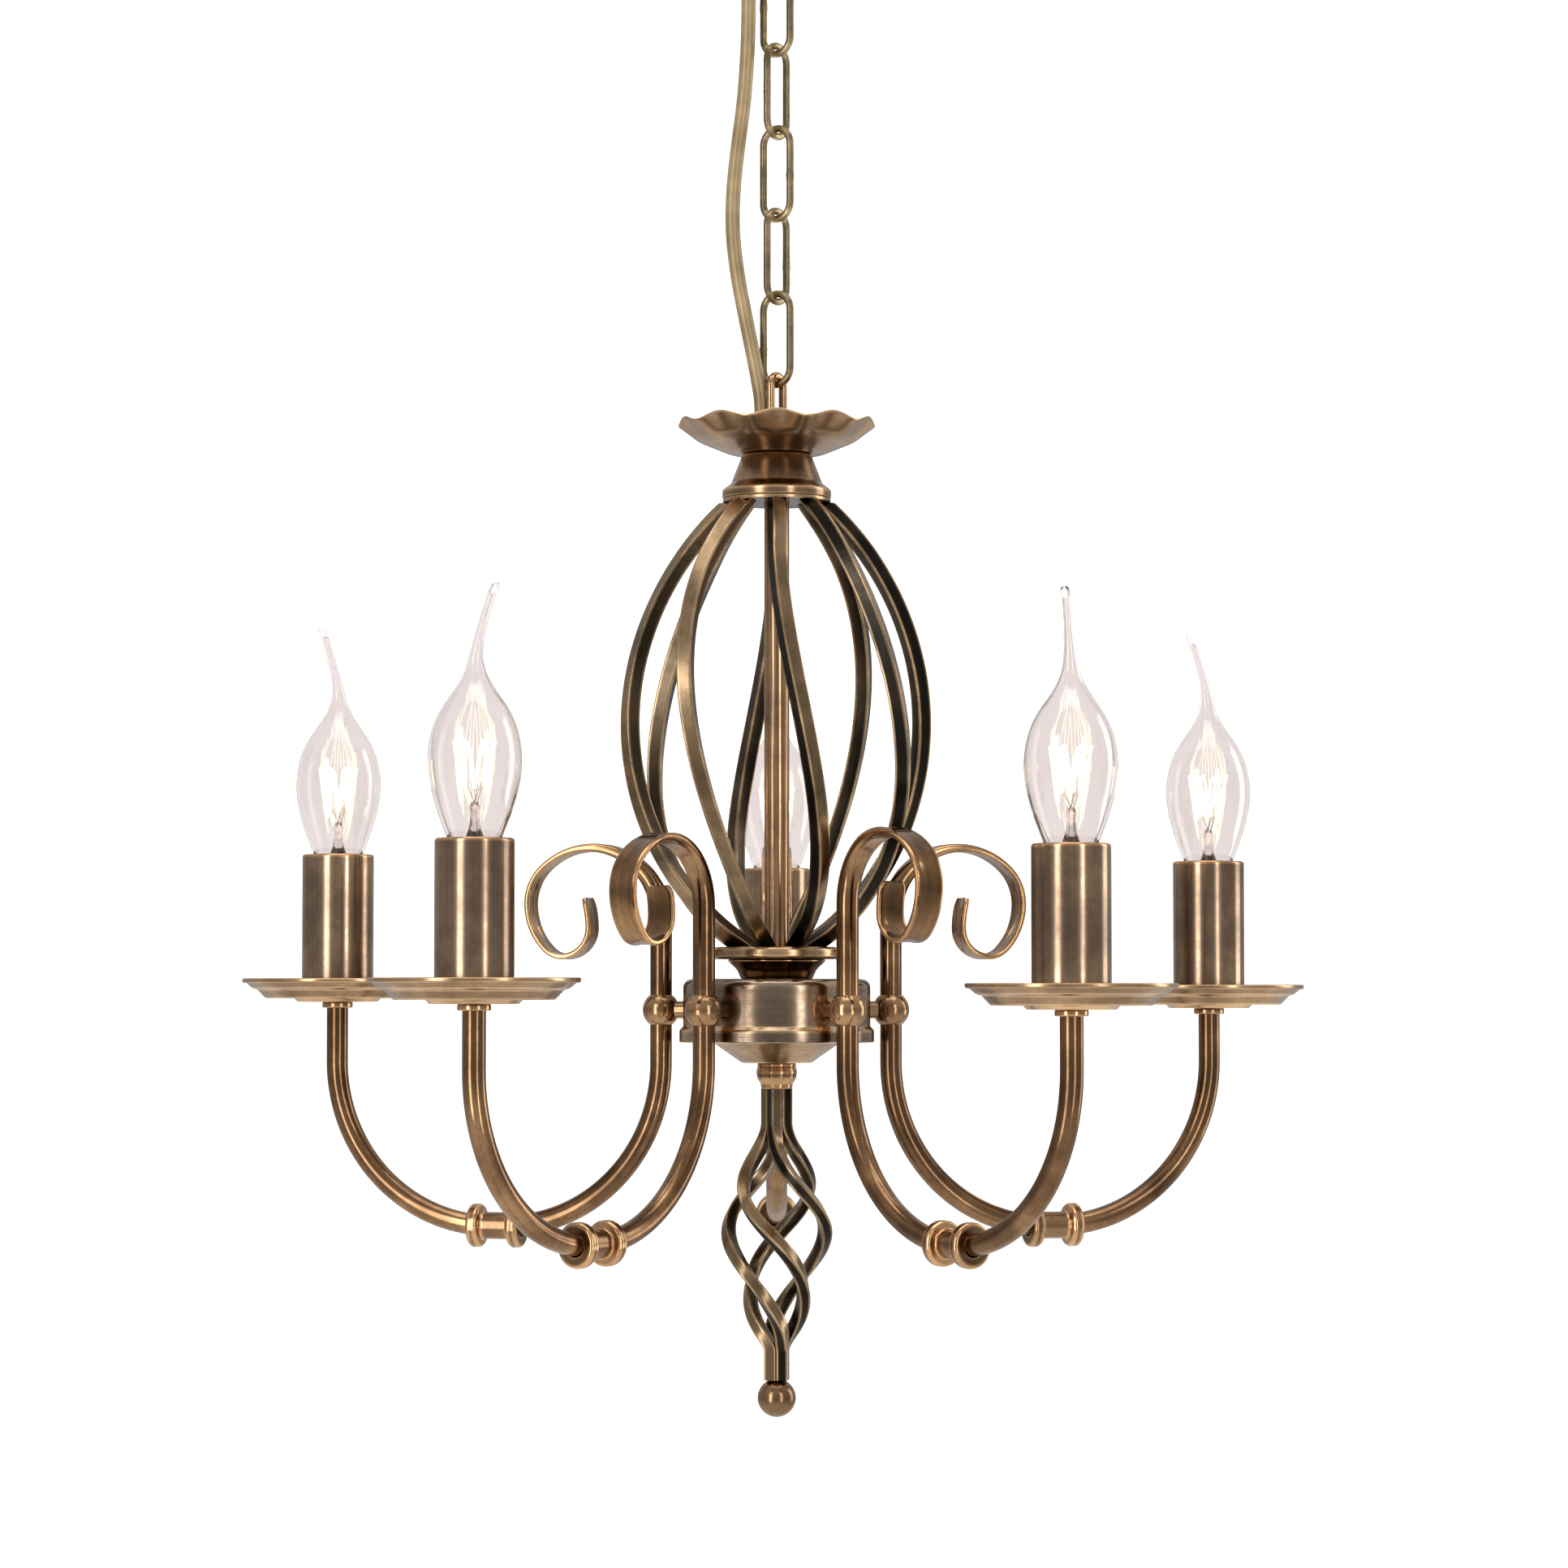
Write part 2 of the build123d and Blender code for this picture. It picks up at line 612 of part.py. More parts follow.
with BuildPart() as hub_connector:
    with BuildSketch(level(HUB_FOOT + HUB_WALL + FIT)):
        with Locations((0, (STEM_R + HUB_R) / 2)):
            Rectangle(24, 11)
    extrude(amount=8)
    with BuildSketch(level(HUB_FOOT + HUB_WALL + FIT + 8)):
        with Locations((0, (STEM_R + HUB_R) / 2)):
            with GridLocations(7, 1, 3, 1):
                Circle(1.8)
    extrude(amount=-5, mode=Mode.SUBTRACT)
write(hub_connector.part, "hub_connector")

tulip_bore = STEM_R + FIT
tulip_foot = CONE_FOOT - TULIP_HEIGHT
tulip_corners = [
    (tulip_bore, CONE_FOOT),
    (TULIP_R * 0.95, CONE_FOOT),
    (TULIP_R * 0.93, CONE_FOOT - 1.2),
    (TULIP_R, CONE_FOOT - 3.6),
    (TULIP_R * 0.94, CONE_FOOT - 6.4),
    (TULIP_R * 0.78, CONE_FOOT - 8.6),
    (TULIP_R * 0.76, tulip_foot),
    (0, tulip_foot),
    (0, STEM_FOOT - FIT),
    (tulip_bore, STEM_FOOT - FIT),
]
write(turned(tulip_corners), "tulip_collar")

# ---------------------------------------------------------------- basket and finial

bundle_r = BASKET_PITCH / 2 * 2**0.5
bulge = BASKET_R - bundle_r
bulge_top = BASKET_TOP - BASKET_UPPER_NECK
bulge_foot = BASKET_FOOT + BASKET_LOWER_NECK
basket_profile = Spline(
    (bundle_r, bulge_top),
    (bundle_r + 0.36 * bulge, BASKET_TOP - 28.5),
    (BASKET_R, BASKET_TOP - 49.0),
    (bundle_r + 0.62 * bulge, BASKET_TOP - 79.0),
    (bundle_r + 0.17 * bulge, BASKET_TOP - 99.0),
    (bundle_r, bulge_foot),
    tangents=[(0, -1), (0, -1)],
)
basket_bars = []
for number in range(BASKET_BARS):
    start = BASKET_START + 360 / BASKET_BARS * number
    bar_points = [
        around_column(bundle_r, BASKET_TOP - BASKET_UPPER_NECK * share, start)
        for share in (0, 0.33, 0.66)
    ]
    for step in range(BASKET_STATIONS + 1):
        place = basket_profile @ (step / BASKET_STATIONS)
        fallen = (bulge_top - place.Y) / (bulge_top - bulge_foot)
        direction = start + BASKET_TWIST * max(fallen, 0) ** 1.2
        bar_points.append(around_column(place.X, place.Y, direction))
    for share in (0.66, 0.33, 0):
        height = BASKET_FOOT + BASKET_LOWER_NECK * share
        bar_points.append(around_column(bundle_r, height, start + BASKET_TWIST))
    basket_bars.append(square_bar(bar_points, BASKET_BAR, 45))
write(Compound(children=[bar.solid() for bar in basket_bars]), "basket_bars")

finial_z = BASKET_FOOT - FINIAL_R + 0.5
with BuildPart() as finial:
    with BuildSketch(SECTION):
        with Locations((0, finial_z)):
            Circle(FINIAL_R)
        with Locations((0, BASKET_FOOT - 1.0)):
            Rectangle(2 * FINIAL_R * 0.6, 2.0)
        with Locations((-50, finial_z)):
            Rectangle(100, 100, mode=Mode.SUBTRACT)
        with Locations((0, BASKET_FOOT + 5)):
            Rectangle(50, 10, mode=Mode.SUBTRACT)
    revolve(axis=Axis.Z)
write(finial.part, "ball_finial")

# ---------------------------------------------------------------- arms

arm_corners = [
    (ARM_REACH, TUBE_TOP),
    (ARM_REACH, -ARM_DROP),
    (ARM_ROOT, -ARM_DROP),
    (ARM_ROOT, 0),
]
tube_envelope = round_bar(SECTION, arm_corners, ARM_BEND_R, TUBE_R + FIT)


def arm_tube(scroll_start, scroll_size):
    """Tube with a U below; above, it curls outwards and is flattened to a strip."""
    corners = arm_corners[:-1] + [(ARM_ROOT, scroll_start)]
    with BuildPart() as arm:
        add(round_bar(SECTION, corners, ARM_BEND_R, TUBE_R))
        add(round_bar(SECTION, corners, ARM_BEND_R, TUBE_R - TUBE_WALL), mode=Mode.SUBTRACT)
        with BuildSketch(Plane.YZ):
            with Locations((0, RIM_Z + BALL_Z)):
                Circle(WIRE_R + TOUCH)
        extrude(amount=ARM_ROOT, mode=Mode.SUBTRACT)
        with BuildLine(SECTION) as scroll:
            start, heading = (ARM_ROOT, scroll_start), (0, 1)
            for bend_r, bend_turn in SCROLL_BENDS:
                bend = JernArc(start, heading, bend_r * scroll_size, -bend_turn)
                start, heading = bend @ 1, bend % 1
        for step in range(SCROLL_STATIONS + 1):
            share = step / SCROLL_STATIONS
            flattened = min(share / FLATTENED_BY, 1.0)
            eased = flattened * flattened * (3 - 2 * flattened)
            half_width = TUBE_R + (STRIP_WIDTH / 2 - TUBE_R) * eased
            half_thickness = TUBE_R + (STRIP_T / 2 - TUBE_R) * eased
            across = Plane(scroll.line @ share, x_dir=(0, 1, 0), z_dir=scroll.line % share)
            with BuildSketch(across):
                Ellipse(half_width, half_thickness)
        loft()
    return arm.part


for number, (scroll_start, scroll_size) in enumerate(zip(SCROLL_STARTS, SCROLL_SIZES), 1):
    arm = arm_tube(scroll_start, scroll_size)
    write(Rot(0, 0, arm_direction(number)) * arm, f"arm_tube_{number}")

with BuildPart() as arm_ball:
    with Locations((ARM_ROOT, 0, RIM_Z + BALL_Z)):
        Sphere(BALL_R)
    with BuildSketch(Plane.YZ.offset(HUB_R + FIT)):
        with Locations((0, RIM_Z + BALL_Z)):
            Circle(NECK_R)
    extrude(amount=NECK_LENGTH + BALL_R)
    with BuildSketch(Plane.YZ.offset(HUB_R - STUD_LENGTH)):
        with Locations((0, RIM_Z + BALL_Z)):
            Circle(STUD_R)
    extrude(amount=STUD_LENGTH + NECK_LENGTH)
    with BuildSketch(Plane.YZ.offset(HUB_R - STUD_LENGTH)):
        with Locations((0, RIM_Z + BALL_Z)):
            Circle(WIRE_R + FIT)
    extrude(amount=ARM_ROOT - HUB_R + STUD_LENGTH, mode=Mode.SUBTRACT)
    with BuildSketch(level(BALL_Z)):
        with Locations((ARM_ROOT, 0)):
            Circle(TUBE_R + FIT)
    extrude(amount=BALL_R, both=True, mode=Mode.SUBTRACT)
write_arm_group(arm_ball.part, "arm_balls", LEVEL)

with BuildPart() as arm_nut:
    with BuildSketch(Plane.YZ.offset(HUB_R - HUB_WALL - 1.2)):
        with Locations((0, RIM_Z + BALL_Z)):
            RegularPolygon(STUD_R * 1.7, 6, major_radius=False)
            Circle(STUD_R + FIT, mode=Mode.SUBTRACT)
    extrude(amount=-NUT_HEIGHT)
write_arm_group(arm_nut.part, "arm_nuts", LEVEL)

with BuildPart() as knuckle:
    with BuildSketch(SECTION):
        with Locations(((ARM_REACH + ARM_ROOT) / 2, -ARM_DROP)):
            Rectangle(KNUCKLE_LENGTH - KNUCKLE_RING, 2 * KNUCKLE_WAIST_R)
            with Locations((-KNUCKLE_SPREAD, 0), (KNUCKLE_SPREAD, 0)):
                SlotOverall(2 * KNUCKLE_R, KNUCKLE_RING, rotation=90)
        with Locations(((ARM_REACH + ARM_ROOT) / 2, -ARM_DROP - 2 * KNUCKLE_R)):
            Rectangle(2 * KNUCKLE_LENGTH, 4 * KNUCKLE_R, mode=Mode.SUBTRACT)
    revolve(axis=Axis((0, 0, RIM_Z - ARM_DROP), (1, 0, 0)))
    add(tube_envelope, mode=Mode.SUBTRACT)
write_arm_group(knuckle.part, "arm_knuckles", LEVEL)

wire_corners = [
    (ARM_REACH, HOLDER_TOP - CAP_LENGTH - 6.0),
    (ARM_REACH, -ARM_DROP),
    (ARM_ROOT, -ARM_DROP),
    (ARM_ROOT, BALL_Z),
    (STEM_R + 8.0, BALL_Z),
]
arm_wire = round_bar(SECTION, wire_corners, [ARM_BEND_R, ARM_BEND_R, 2 * WIRE_R], WIRE_R)
with BuildPart() as stem_wires:
    with BuildSketch(level(STEM_FOOT + 6.0)):
        with PolarLocations(WIRE_R * 0.95, 3):
            Circle(WIRE_R * 0.7)
    extrude(amount=BELL_FOOT - STEM_FOOT - 12.0)
arm_wires = [Rot(0, 0, arm_direction(number)) * arm_wire for number in range(1, ARM_COUNT + 1)]
all_wires = [wire.solid() for wire in arm_wires] + list(stem_wires.part.solids())
write(Compound(children=all_wires), "inner_wires")

# ---------------------------------------------------------------- candles

collar_corners = [
    (TUBE_R + FIT, -PAN_DEPTH),
    (COLLAR_R - 0.6, -PAN_DEPTH),
    (COLLAR_R, -PAN_DEPTH - 0.6),
    (COLLAR_R, -PAN_DEPTH - COLLAR_T + 0.6),
    (COLLAR_R - 0.6, -PAN_DEPTH - COLLAR_T),
    (TUBE_R + FIT, -PAN_DEPTH - COLLAR_T),
]
collar = turned(collar_corners, CANDLE_SECTION, CANDLE_AXIS)
write_arm_group(collar, "pan_collars", CANDLE_LIFTS)

pan_base = PAN_WALL / 2 - PAN_DEPTH
pan_profile = [
    (TUBE_R + FIT, pan_base),
    (PAN_FOOT_R, pan_base),
    (PAN_FOOT_R + 1.4, pan_base + 1.5),
    (PAN_R * 0.75, pan_base + 1.5),
    (PAN_R * 0.835, -PAN_DEPTH * 0.45),
    (PAN_R * 0.89, -PAN_DEPTH * 0.38),
    (PAN_R - PAN_WALL / 2, -PAN_WALL / 2),
]
pan = spun_shell(pan_profile, [0.6, 0.6, 1.2, 0.8, 0.8], PAN_WALL, CANDLE_SECTION, CANDLE_AXIS)
write_arm_copies(pan, "drip_pan", CANDLE_LIFTS)

cap_seat = SLEEVE_TOP - BULB_SEAT - CAP_LENGTH - 2.0
holder_corners = [
    (TUBE_R + FIT, PAN_FLOOR + FIT),
    (HOLDER_R, PAN_FLOOR + FIT),
    (HOLDER_R, HOLDER_TOP),
    (CAP_R + CAP_CLEARANCE, HOLDER_TOP),
    (CAP_R + CAP_CLEARANCE, cap_seat),
    (WIRE_R + TOUCH, cap_seat),
    (WIRE_R + TOUCH, TUBE_TOP + FIT),
    (TUBE_R + FIT, TUBE_TOP + FIT),
]
holder = turned(holder_corners, CANDLE_SECTION, CANDLE_AXIS)
write_arm_group(holder, "lampholders", CANDLE_LIFTS)

with BuildPart() as sleeve:
    with BuildSketch(level(PAN_FLOOR + SLEEVE_GAP)):
        with Locations((ARM_REACH, 0)):
            Circle(SLEEVE_R)
            Circle(SLEEVE_R - SLEEVE_WALL, mode=Mode.SUBTRACT)
    extrude(amount=SLEEVE_TOP - PAN_FLOOR - SLEEVE_GAP)
    top_edges = sleeve.edges().group_by(Axis.Z)[-1]
    fillet(top_edges.sort_by(SortBy.RADIUS)[-1], SLEEVE_WALL * 0.8)
write_arm_copies(sleeve.part, "candle_sleeve", CANDLE_LIFTS)

bulb_foot = SLEEVE_TOP - BULB_SEAT
cap_corners = [
    (0, bulb_foot),
    (CAP_R, bulb_foot),
    (CAP_R, bulb_foot - CAP_LENGTH + 5.0),
    (CAP_R * 0.45, bulb_foot - CAP_LENGTH + 1.5),
    (CAP_R * 0.45, bulb_foot - CAP_LENGTH),
    (0, bulb_foot - CAP_LENGTH),
]
write_arm_copies(turned(cap_corners, CANDLE_SECTION, CANDLE_AXIS), "lamp_cap", CANDLE_LIFTS)

# Clear glass envelopes, blown with a long tip that was bent while soft.
bulb_outline = Spline(
    (CAP_R + 0.4, -BULB_SEAT),
    (BULB_NECK_R, 0),
    (BULB_R, BULB_WIDEST),
    (BULB_R * 0.73, BULB_LENGTH * 0.5),
    (BULB_TAIL_R * 1.9, BULB_LENGTH * 0.64),
    (BULB_TAIL_R, BULB_LENGTH * 0.75),
    (BULB_TIP_R, BULB_LENGTH),
)


def envelope(shrink, last_share, centre, lean):
    """Blown envelope: round sections up the outline, whose centres lean aside above the tail's start."""
    with BuildPart() as blown:
        for step in range(BULB_STATIONS + 1):
            place = bulb_outline @ (last_share * step / BULB_STATIONS)
            risen = max(place.Y / BULB_LENGTH - TAIL_START, 0) / (1 - TAIL_START)
            aside = TAIL_BEND * risen**1.6
            middle = centre + Vector(cos(radians(lean)), sin(radians(lean)), 0) * aside
            with BuildSketch(Plane(middle + Vector(0, 0, RIM_Z + SLEEVE_TOP + place.Y))):
                Circle(place.X - shrink)
        loft()
    return blown.part


for number in range(1, ARM_COUNT + 1):
    toward = radians(arm_direction(number))
    candle_axis = Vector(ARM_REACH * cos(toward), ARM_REACH * sin(toward), CANDLE_LIFTS[number - 1])
    lean = TAIL_DIRECTIONS[number - 1]
    with BuildPart() as glass:
        add(envelope(0, 1.0, candle_axis, lean))
        add(envelope(BULB_WALL, 0.7, candle_axis, lean), mode=Mode.SUBTRACT)
    write(glass.part, f"lamp_glass_{number}")
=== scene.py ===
from math import cos, pi, radians, sin, tan

import bmesh
import bpy
import numpy as np
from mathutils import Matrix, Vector


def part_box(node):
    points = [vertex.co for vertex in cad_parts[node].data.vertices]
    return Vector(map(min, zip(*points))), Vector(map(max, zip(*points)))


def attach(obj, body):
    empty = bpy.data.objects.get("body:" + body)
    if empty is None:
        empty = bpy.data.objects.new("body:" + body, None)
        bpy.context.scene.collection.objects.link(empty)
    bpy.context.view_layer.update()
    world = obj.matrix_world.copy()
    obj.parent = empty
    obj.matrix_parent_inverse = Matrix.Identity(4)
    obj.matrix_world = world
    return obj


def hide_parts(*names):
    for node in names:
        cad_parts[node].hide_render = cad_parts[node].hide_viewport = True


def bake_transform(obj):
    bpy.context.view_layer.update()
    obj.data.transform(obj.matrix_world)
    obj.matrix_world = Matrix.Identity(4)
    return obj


# Five-arm brass chandelier on a load chain, in metres, in the CAD's frame: +Z up, origin on the ceiling.
# Sizes named in millimetres are turned to metres with MM where they are used.

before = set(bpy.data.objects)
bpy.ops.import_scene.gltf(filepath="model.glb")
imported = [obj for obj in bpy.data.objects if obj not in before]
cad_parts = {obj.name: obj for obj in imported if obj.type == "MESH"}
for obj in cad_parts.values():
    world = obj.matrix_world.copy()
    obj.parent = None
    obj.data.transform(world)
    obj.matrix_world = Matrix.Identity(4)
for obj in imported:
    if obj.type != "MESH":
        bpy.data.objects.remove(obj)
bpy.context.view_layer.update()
MM = 0.001


def top(node):
    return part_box(node)[1][2]


def foot(node):
    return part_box(node)[0][2]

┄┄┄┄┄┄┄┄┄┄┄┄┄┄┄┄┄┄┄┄

Task prompt —
Word for word, reproduce the listing above from its start up to and including the line that has "basket and finial". Give only those lines.

Written reply —
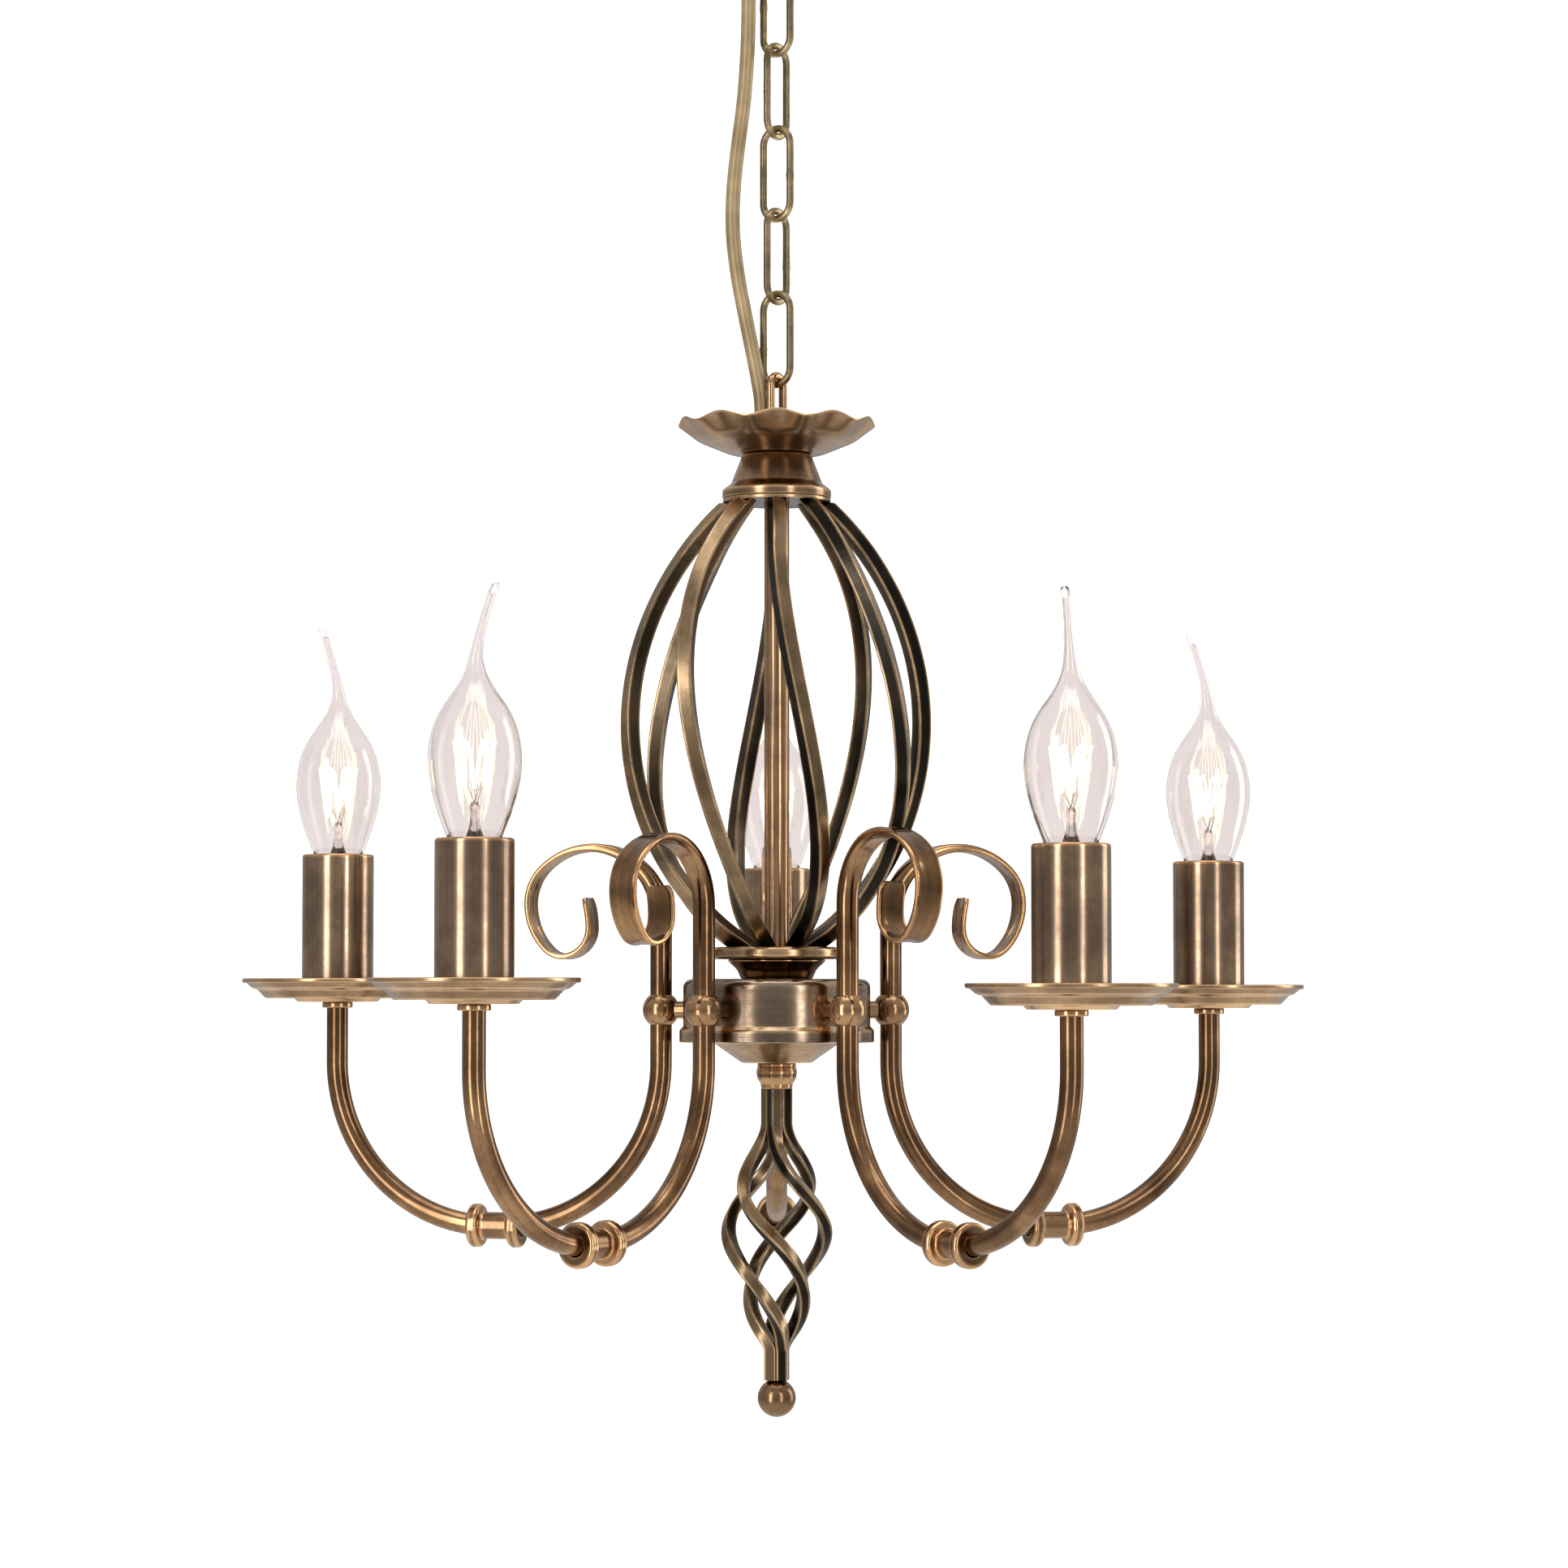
Write part 2 of the build123d and Blender code for this picture. It picks up at line 612 of part.py. More parts follow.
with BuildPart() as hub_connector:
    with BuildSketch(level(HUB_FOOT + HUB_WALL + FIT)):
        with Locations((0, (STEM_R + HUB_R) / 2)):
            Rectangle(24, 11)
    extrude(amount=8)
    with BuildSketch(level(HUB_FOOT + HUB_WALL + FIT + 8)):
        with Locations((0, (STEM_R + HUB_R) / 2)):
            with GridLocations(7, 1, 3, 1):
                Circle(1.8)
    extrude(amount=-5, mode=Mode.SUBTRACT)
write(hub_connector.part, "hub_connector")

tulip_bore = STEM_R + FIT
tulip_foot = CONE_FOOT - TULIP_HEIGHT
tulip_corners = [
    (tulip_bore, CONE_FOOT),
    (TULIP_R * 0.95, CONE_FOOT),
    (TULIP_R * 0.93, CONE_FOOT - 1.2),
    (TULIP_R, CONE_FOOT - 3.6),
    (TULIP_R * 0.94, CONE_FOOT - 6.4),
    (TULIP_R * 0.78, CONE_FOOT - 8.6),
    (TULIP_R * 0.76, tulip_foot),
    (0, tulip_foot),
    (0, STEM_FOOT - FIT),
    (tulip_bore, STEM_FOOT - FIT),
]
write(turned(tulip_corners), "tulip_collar")

# ---------------------------------------------------------------- basket and finial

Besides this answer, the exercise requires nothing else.